“Gros” n’est pas un gros mot

Posted by on septembre 4, 2019 in Essai | 0 comments

« Gros » n’est pas un gros mot. Chroniques d’une discrimination ordinaire

Essai de Daria Marx et Eva Perez-Bello
Flammarion, coll. « Librio », 2018 (121 pages)
Présentation de la maison d’édition
L
e collectif Gras politique 

Comment s’exprime la grossophobie (« ensemble des attitudes hostiles et discriminantes à l’égard des personnes en surpoids ») au quotidien dans la société actuelle ? Quels effets produit-elle ? C’est que ce qu’exposent de manière très concrète Daria Marx et Eva Perez-Bello, membres du collectif Gras politique, auteures de ce petit livre efficace aux courts chapitres thématiques.
Elles montrent de quelle manière la grossophobie entrave l’accès des personne grosses au travail, à la contraception, à la PMA, à certains examens médicaux, aux espaces où l’hostilité et les commentaires sont particulièrement présents et pénibles (piscine, restaurants de fast-food…), aux transports en commun, aux vêtements… Elle entraîne des retards de diagnostic (notamment concernent les troubles du comportement alimentaires, les troubles psychiatriques, le cancer, l’endocardite), des suicides (notamment dans le cadre du harcèlement scolaire et sans doute en cas de chirurgies bariatriques – visant à restreindre le volume de nourriture ingérée – considérées comme des échecs).
Au travers d’anecdotes et de témoignages, et chiffres à l’appui, elles invitent à prendre conscience de l’enfer que la grossophobie fait vivre à environ 1 personne sur 6 (12 millions de Français·es sont concerné·es).
Alors que la « responsabilité » de l’obésité incombe dans l’imaginaire collectif aux personnes obèses, auxquelles on prête un manque de volonté, les auteures pointent la pauvreté, facteur souvent oublié, la génétique, et… la grossophobie. Car la pression autour de la nourriture, le dénigrement, l’humiliation, les normes écrasantes de minceur, l’infantilisation, l’hostilité, le harcèlement scolaire, les discriminations sont le terreau de la mauvaise estime de soi, de difficultés financières et sociales, et de troubles du comportement alimentaire. Quant aux régimes restrictifs préconisés, ils sont connus pour dérégler le fonctionnement du corps et entraîner, après la perte de poids, une prise en poids supérieure.
Les auteures insistent sur la nécessité d’une approche globale de l’obésité : prendre en compte le budget dévolu à nourriture, les habitudes alimentaires familiales, les activités sportives possibles, le mal-être et les éventuels traumatismes portés par un membre de la famille, sortir du cercle vicieux de régimes et de prise de poids en évitant les restrictions et la diabolisation d’aliments, en écoutant ses sensations corporelles, pour éviter les troubles du comportement alimentaire. Elles engagent les parents à rechercher un personnel soignant bienveillant.
Ce livre ouvre les yeux sur une discrimination largement sous-estimée par les personnes non concernées, aux conséquences dramatiques en termes de respect des droits humains. Le lectorat est invité à juste titre à identifier sa propre grossophobie, et chacun·e à devenir un·e bon·ne allié·e. Que les auteures soient remerciées ici de nous y aider.

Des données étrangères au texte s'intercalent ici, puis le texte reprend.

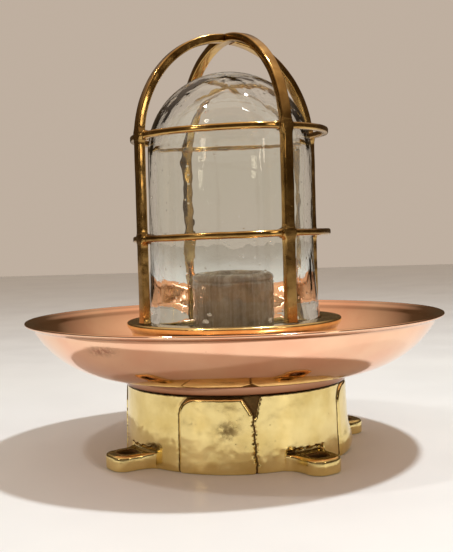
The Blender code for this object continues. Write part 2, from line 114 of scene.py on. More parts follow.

On peut consulter en ligne la table des matières et l’avant-propos. Daria Marx a été interviewée dans l’émission intimiste de Lauren Bastide La Poudre. Vous pouvez également l’entendre dans l’excellent Un podcast à soi de Charlotte Bienaimé consacré à la grossophobie, « Le gras est politique ».

NB : J’ai publié précédemment cette présentation sur le site SVT Égalité.